# start of Material supplied
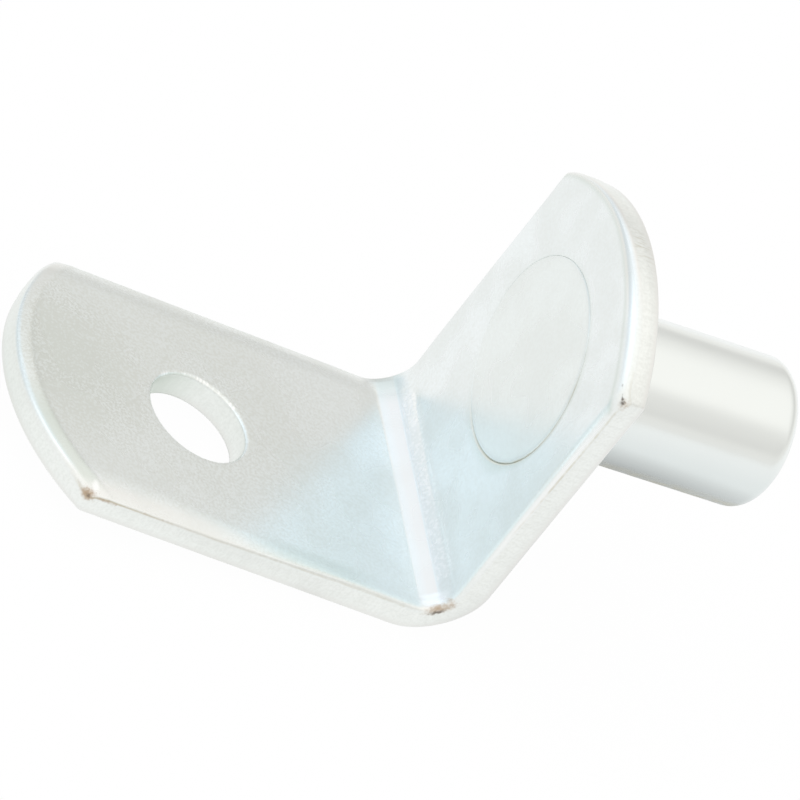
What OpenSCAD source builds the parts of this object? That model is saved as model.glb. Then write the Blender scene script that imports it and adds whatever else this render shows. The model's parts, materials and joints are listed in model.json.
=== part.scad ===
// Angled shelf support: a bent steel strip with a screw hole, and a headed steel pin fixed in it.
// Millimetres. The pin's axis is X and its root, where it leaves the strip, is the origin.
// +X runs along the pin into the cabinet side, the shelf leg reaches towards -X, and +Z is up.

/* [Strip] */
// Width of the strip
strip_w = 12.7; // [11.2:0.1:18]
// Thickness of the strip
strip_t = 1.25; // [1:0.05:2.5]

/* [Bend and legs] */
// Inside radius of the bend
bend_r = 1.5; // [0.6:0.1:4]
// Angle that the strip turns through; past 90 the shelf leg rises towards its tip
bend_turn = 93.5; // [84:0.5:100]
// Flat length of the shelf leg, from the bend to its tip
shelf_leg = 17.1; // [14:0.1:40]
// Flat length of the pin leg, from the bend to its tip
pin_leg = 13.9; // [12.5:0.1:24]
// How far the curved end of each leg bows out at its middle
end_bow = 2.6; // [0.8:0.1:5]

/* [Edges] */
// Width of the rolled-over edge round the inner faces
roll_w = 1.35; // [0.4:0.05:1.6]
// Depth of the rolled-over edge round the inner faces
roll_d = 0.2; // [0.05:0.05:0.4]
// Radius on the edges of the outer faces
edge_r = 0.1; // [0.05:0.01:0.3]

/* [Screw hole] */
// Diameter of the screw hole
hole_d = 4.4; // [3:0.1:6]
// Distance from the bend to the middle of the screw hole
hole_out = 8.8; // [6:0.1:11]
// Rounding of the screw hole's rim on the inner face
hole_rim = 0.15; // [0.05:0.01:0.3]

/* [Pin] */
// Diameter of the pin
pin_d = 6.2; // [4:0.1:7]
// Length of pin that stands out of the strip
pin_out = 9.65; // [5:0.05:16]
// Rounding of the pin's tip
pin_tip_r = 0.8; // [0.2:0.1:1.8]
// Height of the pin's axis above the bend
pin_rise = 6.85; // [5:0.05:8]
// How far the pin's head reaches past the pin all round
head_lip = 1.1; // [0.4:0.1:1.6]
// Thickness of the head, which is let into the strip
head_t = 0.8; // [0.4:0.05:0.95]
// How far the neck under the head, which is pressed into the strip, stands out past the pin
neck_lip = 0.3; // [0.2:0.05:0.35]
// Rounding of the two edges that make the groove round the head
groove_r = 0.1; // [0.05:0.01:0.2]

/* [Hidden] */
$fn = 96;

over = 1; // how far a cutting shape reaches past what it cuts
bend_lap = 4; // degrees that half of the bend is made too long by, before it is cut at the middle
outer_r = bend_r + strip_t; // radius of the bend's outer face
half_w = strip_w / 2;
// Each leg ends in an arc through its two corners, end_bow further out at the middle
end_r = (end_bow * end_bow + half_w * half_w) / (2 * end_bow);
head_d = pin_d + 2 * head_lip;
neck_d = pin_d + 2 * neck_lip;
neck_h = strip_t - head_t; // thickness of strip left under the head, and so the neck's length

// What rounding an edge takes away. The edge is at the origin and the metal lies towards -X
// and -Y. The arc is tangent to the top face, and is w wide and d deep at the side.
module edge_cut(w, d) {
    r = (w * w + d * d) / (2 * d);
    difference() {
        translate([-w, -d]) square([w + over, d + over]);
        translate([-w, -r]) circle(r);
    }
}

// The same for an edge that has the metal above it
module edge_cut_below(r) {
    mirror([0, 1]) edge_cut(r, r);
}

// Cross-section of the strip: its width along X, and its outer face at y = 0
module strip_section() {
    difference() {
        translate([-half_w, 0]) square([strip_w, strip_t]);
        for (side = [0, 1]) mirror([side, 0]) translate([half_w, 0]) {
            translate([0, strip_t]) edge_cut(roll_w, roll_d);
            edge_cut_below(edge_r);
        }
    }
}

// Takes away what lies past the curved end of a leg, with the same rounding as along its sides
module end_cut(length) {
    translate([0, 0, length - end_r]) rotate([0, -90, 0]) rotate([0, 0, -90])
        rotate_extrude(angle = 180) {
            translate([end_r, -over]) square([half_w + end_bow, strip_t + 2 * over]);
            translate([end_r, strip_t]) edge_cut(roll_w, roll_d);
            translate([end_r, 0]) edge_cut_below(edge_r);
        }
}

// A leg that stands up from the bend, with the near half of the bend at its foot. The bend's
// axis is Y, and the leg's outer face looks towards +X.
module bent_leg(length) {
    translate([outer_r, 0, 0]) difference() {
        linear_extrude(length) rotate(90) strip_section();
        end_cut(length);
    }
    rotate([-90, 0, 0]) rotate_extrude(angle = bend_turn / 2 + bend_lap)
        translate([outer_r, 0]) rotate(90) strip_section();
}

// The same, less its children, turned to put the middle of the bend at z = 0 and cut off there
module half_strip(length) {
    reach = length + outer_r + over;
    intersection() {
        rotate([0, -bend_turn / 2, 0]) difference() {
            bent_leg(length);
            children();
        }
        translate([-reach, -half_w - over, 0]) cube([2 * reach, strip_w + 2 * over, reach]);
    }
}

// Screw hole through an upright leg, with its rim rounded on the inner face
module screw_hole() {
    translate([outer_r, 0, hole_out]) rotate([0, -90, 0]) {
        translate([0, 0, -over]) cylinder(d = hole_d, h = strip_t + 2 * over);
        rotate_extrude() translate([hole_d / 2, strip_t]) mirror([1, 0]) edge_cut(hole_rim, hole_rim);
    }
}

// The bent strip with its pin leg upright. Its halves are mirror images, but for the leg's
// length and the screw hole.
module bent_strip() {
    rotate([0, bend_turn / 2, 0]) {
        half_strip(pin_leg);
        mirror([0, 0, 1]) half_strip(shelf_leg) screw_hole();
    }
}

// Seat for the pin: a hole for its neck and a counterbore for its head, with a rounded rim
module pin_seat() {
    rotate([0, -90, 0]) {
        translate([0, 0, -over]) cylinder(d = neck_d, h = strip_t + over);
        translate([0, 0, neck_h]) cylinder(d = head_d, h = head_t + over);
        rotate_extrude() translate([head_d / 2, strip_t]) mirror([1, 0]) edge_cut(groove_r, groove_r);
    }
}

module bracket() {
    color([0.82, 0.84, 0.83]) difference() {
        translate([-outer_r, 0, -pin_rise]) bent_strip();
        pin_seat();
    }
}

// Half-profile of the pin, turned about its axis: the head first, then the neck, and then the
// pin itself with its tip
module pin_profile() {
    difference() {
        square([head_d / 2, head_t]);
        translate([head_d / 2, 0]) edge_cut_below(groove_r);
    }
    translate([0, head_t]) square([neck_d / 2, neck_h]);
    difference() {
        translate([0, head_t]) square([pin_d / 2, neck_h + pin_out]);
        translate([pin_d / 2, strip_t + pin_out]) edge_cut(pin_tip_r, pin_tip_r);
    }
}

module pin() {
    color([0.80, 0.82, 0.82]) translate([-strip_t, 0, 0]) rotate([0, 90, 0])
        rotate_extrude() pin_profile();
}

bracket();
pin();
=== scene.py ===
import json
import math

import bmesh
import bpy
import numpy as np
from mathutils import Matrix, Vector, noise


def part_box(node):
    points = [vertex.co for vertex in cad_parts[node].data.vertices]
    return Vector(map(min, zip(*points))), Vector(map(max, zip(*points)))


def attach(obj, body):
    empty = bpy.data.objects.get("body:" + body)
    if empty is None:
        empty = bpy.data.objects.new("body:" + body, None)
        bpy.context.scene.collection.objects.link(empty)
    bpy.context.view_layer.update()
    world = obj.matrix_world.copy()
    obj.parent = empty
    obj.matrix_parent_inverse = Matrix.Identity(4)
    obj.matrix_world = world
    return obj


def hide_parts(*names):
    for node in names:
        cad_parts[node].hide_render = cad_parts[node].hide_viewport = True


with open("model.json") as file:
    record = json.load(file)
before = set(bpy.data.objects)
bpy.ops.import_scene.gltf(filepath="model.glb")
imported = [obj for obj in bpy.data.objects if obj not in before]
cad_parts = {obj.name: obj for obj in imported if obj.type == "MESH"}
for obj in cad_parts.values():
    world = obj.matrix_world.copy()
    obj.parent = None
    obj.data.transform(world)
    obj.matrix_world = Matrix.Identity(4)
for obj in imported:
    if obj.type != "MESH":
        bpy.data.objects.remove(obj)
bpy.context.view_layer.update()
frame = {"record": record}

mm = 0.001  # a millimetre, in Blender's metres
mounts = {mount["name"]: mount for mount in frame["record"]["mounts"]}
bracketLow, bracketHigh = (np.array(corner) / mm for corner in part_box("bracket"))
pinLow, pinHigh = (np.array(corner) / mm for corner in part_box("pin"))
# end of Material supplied
# start of Material supplied
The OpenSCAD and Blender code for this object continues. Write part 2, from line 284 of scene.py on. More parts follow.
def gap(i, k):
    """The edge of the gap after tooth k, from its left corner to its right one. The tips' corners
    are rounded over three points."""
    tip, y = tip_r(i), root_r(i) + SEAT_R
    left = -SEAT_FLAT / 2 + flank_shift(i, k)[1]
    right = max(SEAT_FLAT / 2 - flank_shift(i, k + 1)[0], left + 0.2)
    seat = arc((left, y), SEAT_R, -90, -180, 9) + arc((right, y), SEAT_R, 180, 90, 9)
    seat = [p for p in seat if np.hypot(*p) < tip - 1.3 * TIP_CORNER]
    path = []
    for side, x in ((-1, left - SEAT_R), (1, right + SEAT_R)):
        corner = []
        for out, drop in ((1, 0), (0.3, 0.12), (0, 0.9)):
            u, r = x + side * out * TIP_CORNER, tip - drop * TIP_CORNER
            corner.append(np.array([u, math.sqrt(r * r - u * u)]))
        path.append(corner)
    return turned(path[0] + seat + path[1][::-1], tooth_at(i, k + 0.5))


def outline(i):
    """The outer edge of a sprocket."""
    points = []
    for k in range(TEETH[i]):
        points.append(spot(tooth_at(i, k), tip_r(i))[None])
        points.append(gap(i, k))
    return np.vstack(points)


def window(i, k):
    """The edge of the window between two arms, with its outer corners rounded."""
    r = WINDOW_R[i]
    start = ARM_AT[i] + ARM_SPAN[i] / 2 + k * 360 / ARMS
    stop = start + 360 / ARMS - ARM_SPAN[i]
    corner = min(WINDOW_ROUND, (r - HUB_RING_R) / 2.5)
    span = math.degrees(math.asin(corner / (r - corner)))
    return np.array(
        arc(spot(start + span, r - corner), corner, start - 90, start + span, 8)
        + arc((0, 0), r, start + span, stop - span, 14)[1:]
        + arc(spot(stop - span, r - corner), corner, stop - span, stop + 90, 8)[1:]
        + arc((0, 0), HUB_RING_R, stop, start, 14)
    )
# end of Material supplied
Print only the run of lines that begins with the line containing "What OpenSCAD source" and ends with the line containing "and +Z is up.", both included, exactly as they read.

Exercise answer:
What OpenSCAD source builds the parts of this object? That model is saved as model.glb. Then write the Blender scene script that imports it and adds whatever else this render shows. The model's parts, materials and joints are listed in model.json.
=== part.scad ===
// Angled shelf support: a bent steel strip with a screw hole, and a headed steel pin fixed in it.
// Millimetres. The pin's axis is X and its root, where it leaves the strip, is the origin.
// +X runs along the pin into the cabinet side, the shelf leg reaches towards -X, and +Z is up.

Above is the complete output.